The tool accepts an action parameter plus optional context-specific parameters. All 20 actions:

Action	Parameters	Description
`navigate`	`url` (required), `waitUntil` (optional)	Go to a URL. Supports `waitUntil`: `"load"`, `"networkidle"`, `"domcontentloaded"` (default: `"load"`).
`go_back`	--	Navigate back in browser history.
`go_forward`	--	Navigate forward in browser history.
`close`	--	Close the current tab. If it is the last tab, the entire browser session is closed.
`click`	`selector` (required)	Click an element on the page.
`fill`	`selector` (required), `value` (required)	Type text into an input field.
`select`	`selector` (required), `value` (required)	Choose an option from a `<select>` dropdown by value or label.
`hover`	`selector` (required)	Hover the mouse over an element.
`drag`	`selector` (required), `targetSelector` (required)	Drag an element to a target element.
`press_key`	`key` (required), `selector` (optional)	Press a keyboard key. If `selector` is provided, the key is sent to that element.
`delete`	`selector` (optional)	Press the Delete key on an element or globally.
`get_visible_text`	`selector` (optional)	Get readable text from the page or a specific element. Truncated at 10,000 characters.
`get_html`	`selector` (optional), `depth` (optional, default 4)	Get cleaned, depth-limited HTML with `<script>`, `<style>`, `<svg>`, `<noscript>` stripped. For full raw HTML use `evaluate` with `document.documentElement.outerHTML`.
`screenshot`	--	Take a screenshot of the current page. Saved via storage plugin if available, otherwise returned as base64.
`evaluate`	`value` (required)	Execute JavaScript code in the page context. The `value` parameter is the JS code string.
`console_logs`	--	Get browser console output collected since the last call.

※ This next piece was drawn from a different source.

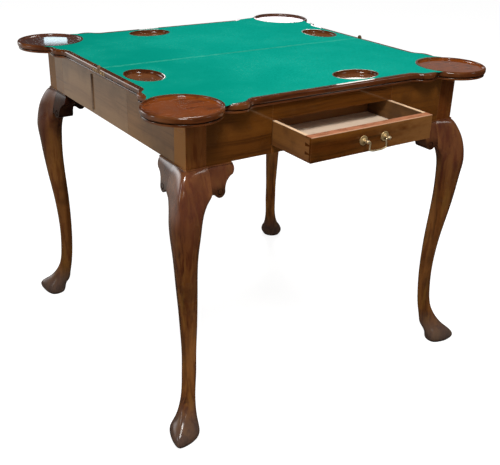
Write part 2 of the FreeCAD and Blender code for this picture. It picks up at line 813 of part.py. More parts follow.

Clears the log buffer after returning.
`iframe_click`	`frameSelector` (required), `selector` (required)	Click an element inside an iframe.
`iframe_fill`	`frameSelector` (required), `selector` (required), `value` (required)	Fill an input field inside an iframe.
`upload_file`	`selector` (required), `filePath` (required)	Upload a file via a `<input type="file">` element.
`click_and_switch_tab`	`selector` (required)	Click a link that opens a new tab and automatically switch to it.

Selector Formats

The selector parameter supports multiple Playwright selector engines:

CSS:        "#login-btn", ".nav-item", "input[name=email]", "button.primary"
Text:       "text=Sign in", "text=Create account"
ARIA:       "role=button[name='Submit']", "role=link[name='Docs']"
Label:      "label=Email address", "label=Password"

Usage

import { webBrowserToolDefinition } from 'browser-tool';

// Register with the tool registry
toolRegistry.registerTool('webBrowser', webBrowserToolDefinition);

// Add to the agent's tool list
const agent = createAgent({
  tools: ['webBrowser', /* ...other tools */],
  // ...
});

Session Isolation

Each agent instance gets its own isolated browser session. Sessions are keyed by experimental_context.agentId, so multiple sub-agents running concurrently cannot interfere with each other's browser state. Tab management uses a per-session page stack -- click_and_switch_tab pushes new pages, close pops them, and closing the last tab tears down the entire browser instance for that agent.

Screenshots and Storage

The screenshot action attempts to save the image via a storage plugin (storage-fs or storage-mock) accessed through experimental_context.plugins. If a storage plugin is available, the screenshot is saved to screenshots/ within the storage directory and the file path is returned. If no storage plugin is configured, the screenshot is returned as a base64-encoded string.